**Problem details:**
Make an exact copy of all the data.

▼▼▼

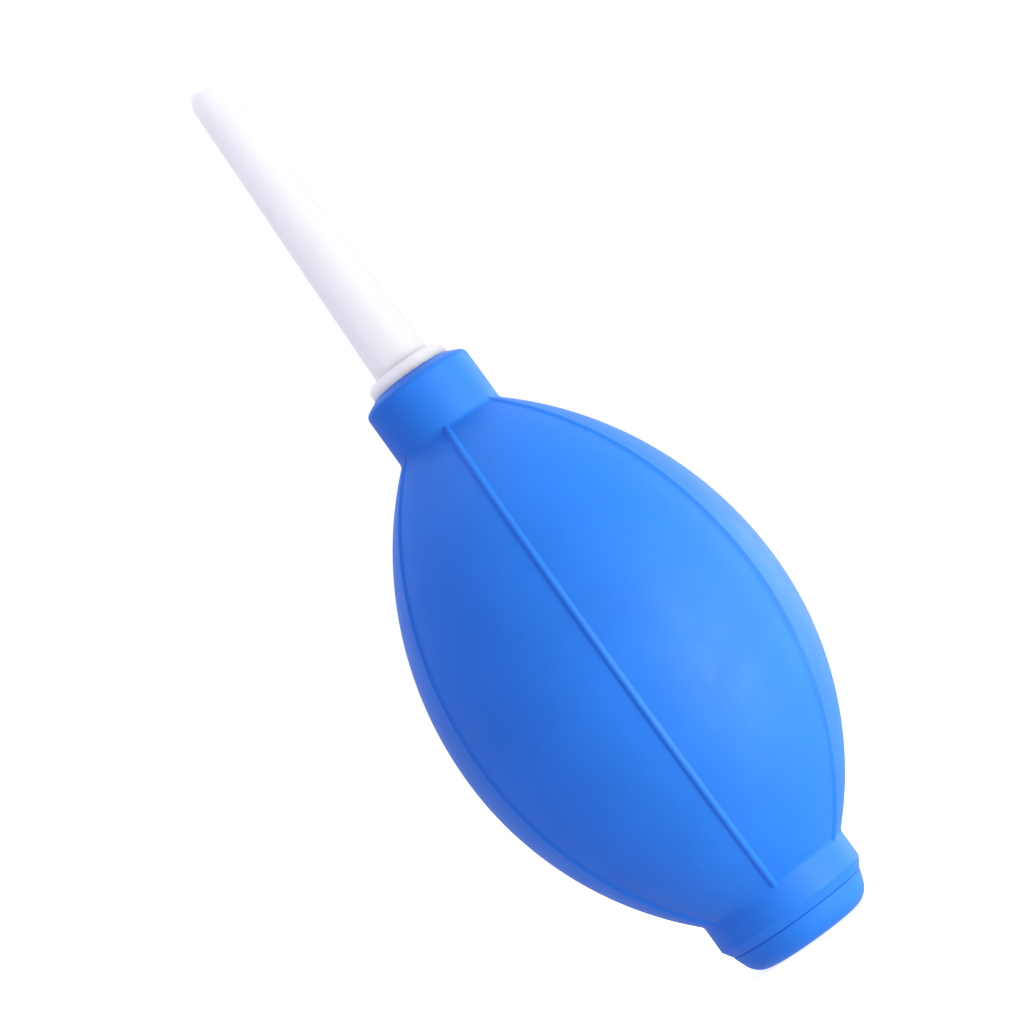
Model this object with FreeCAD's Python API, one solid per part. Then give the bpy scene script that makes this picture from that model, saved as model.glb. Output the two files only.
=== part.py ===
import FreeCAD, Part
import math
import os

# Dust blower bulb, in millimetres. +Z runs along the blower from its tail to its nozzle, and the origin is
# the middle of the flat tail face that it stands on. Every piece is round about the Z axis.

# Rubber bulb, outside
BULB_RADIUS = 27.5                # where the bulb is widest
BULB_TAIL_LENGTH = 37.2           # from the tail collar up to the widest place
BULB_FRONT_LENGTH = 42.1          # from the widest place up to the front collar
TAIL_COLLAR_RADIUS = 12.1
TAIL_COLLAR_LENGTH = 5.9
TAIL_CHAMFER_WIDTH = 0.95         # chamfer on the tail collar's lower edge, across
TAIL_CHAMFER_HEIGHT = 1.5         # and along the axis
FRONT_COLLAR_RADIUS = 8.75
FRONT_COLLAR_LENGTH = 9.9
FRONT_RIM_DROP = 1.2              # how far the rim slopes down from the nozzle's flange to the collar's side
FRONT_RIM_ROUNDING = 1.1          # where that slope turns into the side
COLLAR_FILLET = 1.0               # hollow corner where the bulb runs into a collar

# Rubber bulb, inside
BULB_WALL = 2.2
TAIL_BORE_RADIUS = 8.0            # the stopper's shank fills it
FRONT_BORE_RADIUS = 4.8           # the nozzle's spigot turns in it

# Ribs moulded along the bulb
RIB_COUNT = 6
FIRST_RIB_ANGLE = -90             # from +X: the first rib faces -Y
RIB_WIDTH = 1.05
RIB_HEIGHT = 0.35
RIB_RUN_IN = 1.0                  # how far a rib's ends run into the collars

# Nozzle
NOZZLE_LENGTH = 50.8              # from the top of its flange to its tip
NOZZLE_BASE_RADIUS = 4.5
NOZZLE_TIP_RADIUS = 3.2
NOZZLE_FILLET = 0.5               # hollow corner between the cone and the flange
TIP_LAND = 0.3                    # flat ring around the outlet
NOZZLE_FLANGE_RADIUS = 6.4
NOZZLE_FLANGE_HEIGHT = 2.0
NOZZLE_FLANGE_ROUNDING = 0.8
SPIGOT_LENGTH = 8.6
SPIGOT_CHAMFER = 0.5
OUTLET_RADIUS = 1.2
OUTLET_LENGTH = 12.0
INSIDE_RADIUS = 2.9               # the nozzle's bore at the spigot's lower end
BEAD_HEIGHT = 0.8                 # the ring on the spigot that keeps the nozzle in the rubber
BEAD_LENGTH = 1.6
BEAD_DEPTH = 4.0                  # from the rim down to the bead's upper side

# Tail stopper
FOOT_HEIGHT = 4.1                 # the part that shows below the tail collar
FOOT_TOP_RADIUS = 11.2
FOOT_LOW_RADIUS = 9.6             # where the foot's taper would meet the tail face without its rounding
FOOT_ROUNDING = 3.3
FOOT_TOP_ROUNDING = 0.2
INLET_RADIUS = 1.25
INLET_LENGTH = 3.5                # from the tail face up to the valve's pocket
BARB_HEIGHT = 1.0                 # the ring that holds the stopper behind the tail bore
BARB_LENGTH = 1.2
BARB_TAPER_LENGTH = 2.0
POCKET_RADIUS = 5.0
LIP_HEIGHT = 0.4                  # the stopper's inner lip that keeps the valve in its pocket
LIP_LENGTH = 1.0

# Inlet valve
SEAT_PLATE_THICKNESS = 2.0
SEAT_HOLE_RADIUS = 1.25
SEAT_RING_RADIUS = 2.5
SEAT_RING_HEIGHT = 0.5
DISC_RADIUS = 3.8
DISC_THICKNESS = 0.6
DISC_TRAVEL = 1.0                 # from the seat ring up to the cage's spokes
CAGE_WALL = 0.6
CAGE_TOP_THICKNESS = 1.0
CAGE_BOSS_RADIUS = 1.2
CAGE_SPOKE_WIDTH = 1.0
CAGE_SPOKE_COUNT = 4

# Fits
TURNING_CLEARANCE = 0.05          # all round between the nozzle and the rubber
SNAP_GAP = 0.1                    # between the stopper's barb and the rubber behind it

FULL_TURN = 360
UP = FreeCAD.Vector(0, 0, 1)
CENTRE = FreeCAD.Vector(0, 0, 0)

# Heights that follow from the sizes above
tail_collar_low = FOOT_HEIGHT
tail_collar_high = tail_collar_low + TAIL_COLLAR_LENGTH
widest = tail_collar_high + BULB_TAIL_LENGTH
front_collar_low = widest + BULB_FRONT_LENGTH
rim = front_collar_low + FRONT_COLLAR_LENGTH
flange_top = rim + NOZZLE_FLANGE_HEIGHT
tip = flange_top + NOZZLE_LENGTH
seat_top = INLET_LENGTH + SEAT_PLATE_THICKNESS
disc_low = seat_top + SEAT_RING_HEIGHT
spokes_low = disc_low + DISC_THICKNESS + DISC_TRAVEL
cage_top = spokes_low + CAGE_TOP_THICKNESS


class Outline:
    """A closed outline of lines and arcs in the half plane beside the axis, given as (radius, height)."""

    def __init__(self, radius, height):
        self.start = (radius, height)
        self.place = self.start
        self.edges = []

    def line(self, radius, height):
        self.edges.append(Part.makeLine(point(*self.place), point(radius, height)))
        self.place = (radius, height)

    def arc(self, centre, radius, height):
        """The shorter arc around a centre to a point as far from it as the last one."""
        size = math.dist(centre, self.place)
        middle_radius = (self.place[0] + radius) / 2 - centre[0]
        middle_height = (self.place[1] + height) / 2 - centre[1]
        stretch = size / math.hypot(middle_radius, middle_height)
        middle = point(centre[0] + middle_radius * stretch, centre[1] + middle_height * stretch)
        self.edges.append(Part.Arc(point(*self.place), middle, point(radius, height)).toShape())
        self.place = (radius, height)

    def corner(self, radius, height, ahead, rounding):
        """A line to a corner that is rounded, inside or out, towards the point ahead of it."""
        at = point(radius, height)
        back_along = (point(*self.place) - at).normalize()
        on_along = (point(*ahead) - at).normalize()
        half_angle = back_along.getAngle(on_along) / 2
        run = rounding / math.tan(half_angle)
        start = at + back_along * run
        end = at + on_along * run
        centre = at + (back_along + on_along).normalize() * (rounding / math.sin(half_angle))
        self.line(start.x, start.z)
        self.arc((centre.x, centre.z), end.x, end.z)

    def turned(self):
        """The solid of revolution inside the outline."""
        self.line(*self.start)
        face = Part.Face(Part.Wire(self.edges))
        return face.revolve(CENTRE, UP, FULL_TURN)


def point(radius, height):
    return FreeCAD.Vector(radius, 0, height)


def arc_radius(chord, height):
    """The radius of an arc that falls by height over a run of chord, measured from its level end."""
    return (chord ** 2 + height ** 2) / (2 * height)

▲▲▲

**Solution:**
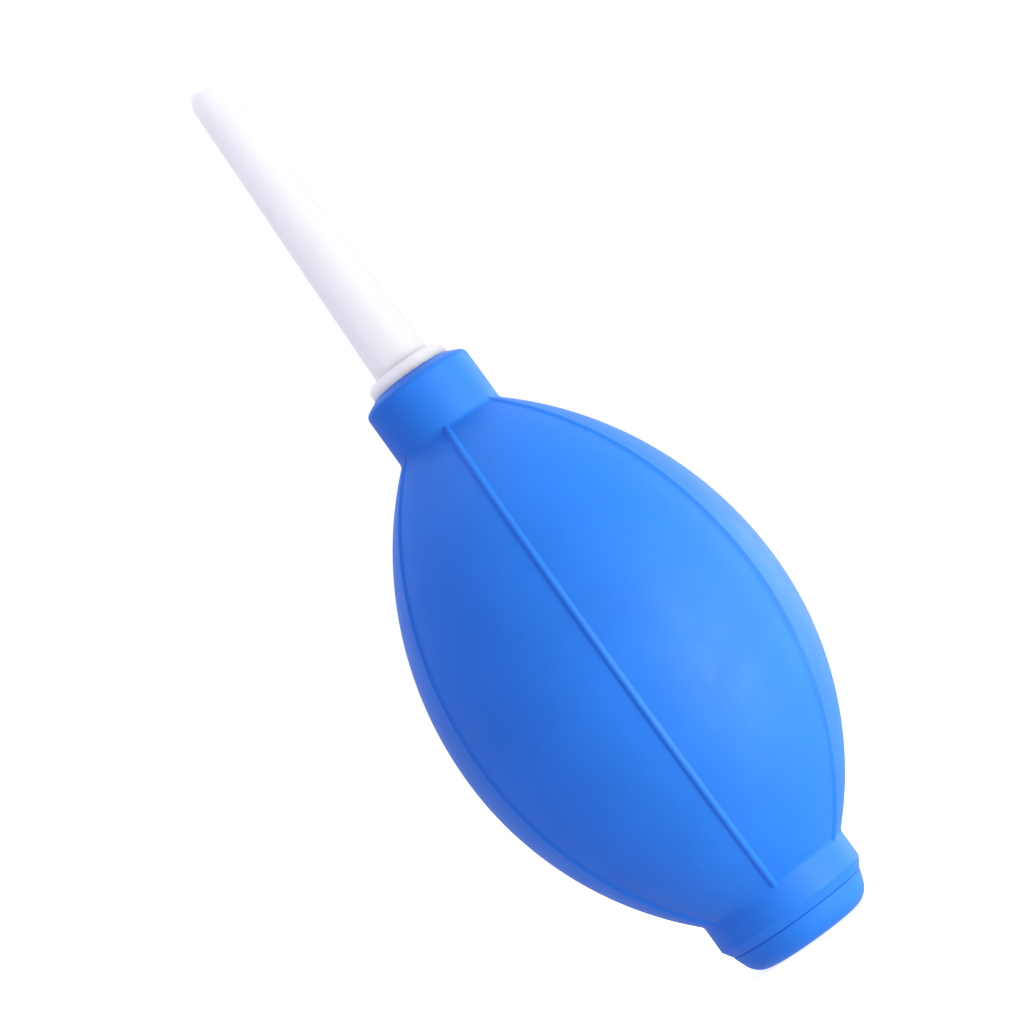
Model this object with FreeCAD's Python API, one solid per part. Then give the bpy scene script that makes this picture from that model, saved as model.glb. Output the two files only.
=== part.py ===
import FreeCAD, Part
import math
import os

# Dust blower bulb, in millimetres. +Z runs along the blower from its tail to its nozzle, and the origin is
# the middle of the flat tail face that it stands on. Every piece is round about the Z axis.

# Rubber bulb, outside
BULB_RADIUS = 27.5                # where the bulb is widest
BULB_TAIL_LENGTH = 37.2           # from the tail collar up to the widest place
BULB_FRONT_LENGTH = 42.1          # from the widest place up to the front collar
TAIL_COLLAR_RADIUS = 12.1
TAIL_COLLAR_LENGTH = 5.9
TAIL_CHAMFER_WIDTH = 0.95         # chamfer on the tail collar's lower edge, across
TAIL_CHAMFER_HEIGHT = 1.5         # and along the axis
FRONT_COLLAR_RADIUS = 8.75
FRONT_COLLAR_LENGTH = 9.9
FRONT_RIM_DROP = 1.2              # how far the rim slopes down from the nozzle's flange to the collar's side
FRONT_RIM_ROUNDING = 1.1          # where that slope turns into the side
COLLAR_FILLET = 1.0               # hollow corner where the bulb runs into a collar

# Rubber bulb, inside
BULB_WALL = 2.2
TAIL_BORE_RADIUS = 8.0            # the stopper's shank fills it
FRONT_BORE_RADIUS = 4.8           # the nozzle's spigot turns in it

# Ribs moulded along the bulb
RIB_COUNT = 6
FIRST_RIB_ANGLE = -90             # from +X: the first rib faces -Y
RIB_WIDTH = 1.05
RIB_HEIGHT = 0.35
RIB_RUN_IN = 1.0                  # how far a rib's ends run into the collars

# Nozzle
NOZZLE_LENGTH = 50.8              # from the top of its flange to its tip
NOZZLE_BASE_RADIUS = 4.5
NOZZLE_TIP_RADIUS = 3.2
NOZZLE_FILLET = 0.5               # hollow corner between the cone and the flange
TIP_LAND = 0.3                    # flat ring around the outlet
NOZZLE_FLANGE_RADIUS = 6.4
NOZZLE_FLANGE_HEIGHT = 2.0
NOZZLE_FLANGE_ROUNDING = 0.8
SPIGOT_LENGTH = 8.6
SPIGOT_CHAMFER = 0.5
OUTLET_RADIUS = 1.2
OUTLET_LENGTH = 12.0
INSIDE_RADIUS = 2.9               # the nozzle's bore at the spigot's lower end
BEAD_HEIGHT = 0.8                 # the ring on the spigot that keeps the nozzle in the rubber
BEAD_LENGTH = 1.6
BEAD_DEPTH = 4.0                  # from the rim down to the bead's upper side

# Tail stopper
FOOT_HEIGHT = 4.1                 # the part that shows below the tail collar
FOOT_TOP_RADIUS = 11.2
FOOT_LOW_RADIUS = 9.6             # where the foot's taper would meet the tail face without its rounding
FOOT_ROUNDING = 3.3
FOOT_TOP_ROUNDING = 0.2
INLET_RADIUS = 1.25
INLET_LENGTH = 3.5                # from the tail face up to the valve's pocket
BARB_HEIGHT = 1.0                 # the ring that holds the stopper behind the tail bore
BARB_LENGTH = 1.2
BARB_TAPER_LENGTH = 2.0
POCKET_RADIUS = 5.0
LIP_HEIGHT = 0.4                  # the stopper's inner lip that keeps the valve in its pocket
LIP_LENGTH = 1.0

# Inlet valve
SEAT_PLATE_THICKNESS = 2.0
SEAT_HOLE_RADIUS = 1.25
SEAT_RING_RADIUS = 2.5
SEAT_RING_HEIGHT = 0.5
DISC_RADIUS = 3.8
DISC_THICKNESS = 0.6
DISC_TRAVEL = 1.0                 # from the seat ring up to the cage's spokes
CAGE_WALL = 0.6
CAGE_TOP_THICKNESS = 1.0
CAGE_BOSS_RADIUS = 1.2
CAGE_SPOKE_WIDTH = 1.0
CAGE_SPOKE_COUNT = 4

# Fits
TURNING_CLEARANCE = 0.05          # all round between the nozzle and the rubber
SNAP_GAP = 0.1                    # between the stopper's barb and the rubber behind it

FULL_TURN = 360
UP = FreeCAD.Vector(0, 0, 1)
CENTRE = FreeCAD.Vector(0, 0, 0)

# Heights that follow from the sizes above
tail_collar_low = FOOT_HEIGHT
tail_collar_high = tail_collar_low + TAIL_COLLAR_LENGTH
widest = tail_collar_high + BULB_TAIL_LENGTH
front_collar_low = widest + BULB_FRONT_LENGTH
rim = front_collar_low + FRONT_COLLAR_LENGTH
flange_top = rim + NOZZLE_FLANGE_HEIGHT
tip = flange_top + NOZZLE_LENGTH
seat_top = INLET_LENGTH + SEAT_PLATE_THICKNESS
disc_low = seat_top + SEAT_RING_HEIGHT
spokes_low = disc_low + DISC_THICKNESS + DISC_TRAVEL
cage_top = spokes_low + CAGE_TOP_THICKNESS


class Outline:
    """A closed outline of lines and arcs in the half plane beside the axis, given as (radius, height)."""

    def __init__(self, radius, height):
        self.start = (radius, height)
        self.place = self.start
        self.edges = []

    def line(self, radius, height):
        self.edges.append(Part.makeLine(point(*self.place), point(radius, height)))
        self.place = (radius, height)

    def arc(self, centre, radius, height):
        """The shorter arc around a centre to a point as far from it as the last one."""
        size = math.dist(centre, self.place)
        middle_radius = (self.place[0] + radius) / 2 - centre[0]
        middle_height = (self.place[1] + height) / 2 - centre[1]
        stretch = size / math.hypot(middle_radius, middle_height)
        middle = point(centre[0] + middle_radius * stretch, centre[1] + middle_height * stretch)
        self.edges.append(Part.Arc(point(*self.place), middle, point(radius, height)).toShape())
        self.place = (radius, height)

    def corner(self, radius, height, ahead, rounding):
        """A line to a corner that is rounded, inside or out, towards the point ahead of it."""
        at = point(radius, height)
        back_along = (point(*self.place) - at).normalize()
        on_along = (point(*ahead) - at).normalize()
        half_angle = back_along.getAngle(on_along) / 2
        run = rounding / math.tan(half_angle)
        start = at + back_along * run
        end = at + on_along * run
        centre = at + (back_along + on_along).normalize() * (rounding / math.sin(half_angle))
        self.line(start.x, start.z)
        self.arc((centre.x, centre.z), end.x, end.z)

    def turned(self):
        """The solid of revolution inside the outline."""
        self.line(*self.start)
        face = Part.Face(Part.Wire(self.edges))
        return face.revolve(CENTRE, UP, FULL_TURN)


def point(radius, height):
    return FreeCAD.Vector(radius, 0, height)


def arc_radius(chord, height):
    """The radius of an arc that falls by height over a run of chord, measured from its level end."""
    return (chord ** 2 + height ** 2) / (2 * height)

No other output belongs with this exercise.